Automatic suppression: Most ESPs automatically suppress (or clean) hard bounced email addresses from your audience to prevent future sends and protect your reputation.
Reputation protection: The primary reason for suppressing hard bounces is to safeguard the sender's reputation with Internet Service Providers (ISPs) and prevent their emails from being flagged as spam.
No re-sends: General advice from documentation is not to resend emails to addresses that have hard bounced, as they are unlikely to become deliverable and pose a risk.
Key considerations
Monitoring bounce rates: Documentation often advises monitoring bounce rates as a key deliverability metric. High hard bounce rates indicate issues with list acquisition or maintenance that need to be addressed.
List cleaning practices: Regularly cleaning your email list to remove invalid or unengaged subscribers is a recommended best practice to minimize hard bounces.
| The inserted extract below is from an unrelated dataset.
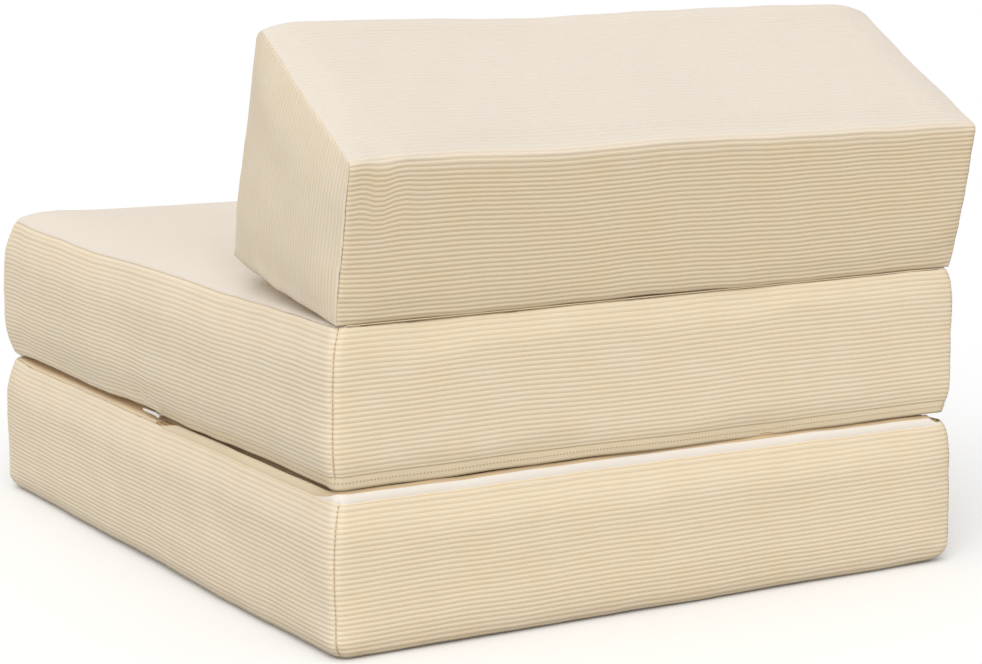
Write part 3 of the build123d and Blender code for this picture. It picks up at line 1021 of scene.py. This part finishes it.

Distinguishing bounce types: Understanding the difference between hard and soft bounces is critical, as they require different management strategies. Soft bounces might warrant retries, while hard bounces do not. Learn more about the differences from Klaviyo.
Technical article
Documentation from Mailchimp explains that a hard bounce signifies a permanent reason an email cannot be delivered. In the majority of cases, email addresses that hard bounce are automatically removed or 'cleaned' from your audience lists by their system. This automated process is designed to help maintain list health.
22 Mar 2025 - Mailchimp
Technical article
Documentation from Klaviyo confirms that their platform automatically suppresses emails that hard bounce. These suppressed addresses are then excluded from future email sends, ensuring that users do not repeatedly target invalid contacts and protecting sender reputation. Users can typically view these suppressed addresses within their account settings.